We have also seen traditional financial players create tokenized money market funds, such as Blackrock’s BUIDL fund. However, to date, the volumes of digital bonds and tokenized money market funds remain a tiny fraction of the volumes issued in traditional markets. What is holding back the adoption of these products?
The challenges of adoption
Interoperability
The first major challenge is interoperability. Investors need access to the blockchains on which tokenized assets are built, and institutions need to connect their existing systems to these blockchains. Until now, digital bond issuers have primarily used permissioned private blockchains, each of which is a “walled garden” set up by a specific institution. This does not allow for a liquid secondary market for these bonds, which hinders their wider adoption. Different paths are emerging to address these challenges, including the use of:
- Public blockchains. In recent months, we have seen the issuance of digital bonds on public blockchains, including Ethereum and Polygon. Blackrock also issued the BUIDL fund on Ethereum;
- Permissioned private blockchains shared across a network of partner institutions;
- Cross-chain communication technologies that enable different private and public chains to interact while mitigating security risks.
On-chain payments
The second major challenge is the execution of the cash portion of on-chain payments. Most digital bonds have used traditional payment systems rather than on-chain bond payments. This limits the benefits of on-chain issuance, weakening the incentive for issuers to issue and the interest of investors to buy digital bonds. In recent months, however, we have seen the first digital bonds from traditional issuers using on-chain payments in Switzerland, using a wholesale digital Swiss franc issued by the Swiss National Bank specifically for this purpose.
In jurisdictions where central bank digital currencies are still far from crystallizing, privately issued stablecoins can also be tools that support the on-chain cash component of financial market transactions. Emerging regulatory frameworks in key jurisdictions will increase investor appetite for stablecoins and the functionalities they enable, thereby driving the adoption of on-chain payments.
Legal and regulatory considerations
Institutions remain cautious due to legal and regulatory issues, including their privacy, KYC/AML obligations, and the ability to meet these obligations using a permissionless public blockchain like Ethereum. Technical innovations are emerging to address these challenges at multiple levels beyond Ethereum’s core settlement layer. For example, zero-knowledge technology can support privacy applications, while new token standards (such as ERC-3643 for Ethereum) enable transaction authorization at the asset level.

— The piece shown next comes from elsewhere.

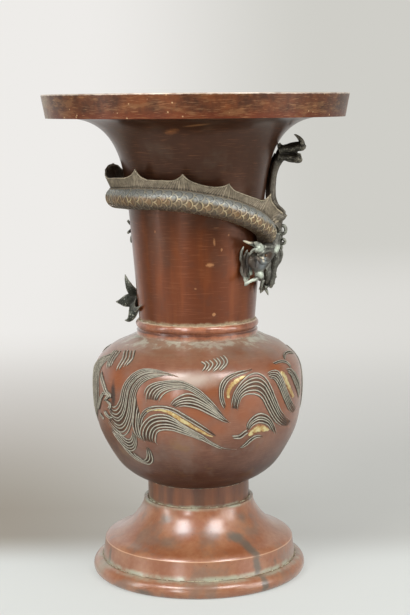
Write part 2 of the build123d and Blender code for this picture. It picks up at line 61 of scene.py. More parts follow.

Ethereum’s Position in Financial Markets
Among public blockchains, Ethereum is well positioned for adoption in the context of financial markets. This is where most of the liquidity for institutional-grade stablecoins currently resides. It benefits from a relatively mature and proven technology in its execution and consensus mechanisms, as well as its token standards and decentralized financial markets.
Indeed, some of the major private blockchains used in financial markets have been developed to be compatible with Ethereum’s virtual machine. By converging around a common standard, institutions hope to keep pace with innovation and talent.
Managing Risks in the Ethereum Ecosystem
Ethereum’s success as a tool in financial markets will depend on the ability of institutions to understand and monitor Ethereum’s concentration risks, as well as the ecosystem’s ability to manage these risks. Ethereum requires consensus from two-thirds of the network’s validators to finalize each new block added to the chain. If more than one-third of validators are offline at the same time, blocks cannot be finalized. It is therefore essential to monitor any concentration risks that could cause this. In particular:
- No single entity controls a third of validator nodes. The largest concentration of staking (29%) is via the decentralized staking protocol Lido: these nodes share the risk exposure of Lido’s smart contracts but are operated by a multitude of different operators.
- The diversification of client software run by validators (consensus and execution clients) mitigates the risk of a network outage resulting from a bug in these software. This is an advantage over most public blockchains, which currently use a single client each. The risk of client concentration remains, however, as demonstrated by the network’s only delayed finality event in May 2023.
- Validators are not concentrated with a single cloud provider: the largest exposure hosted by a single provider represents only 16% of validators.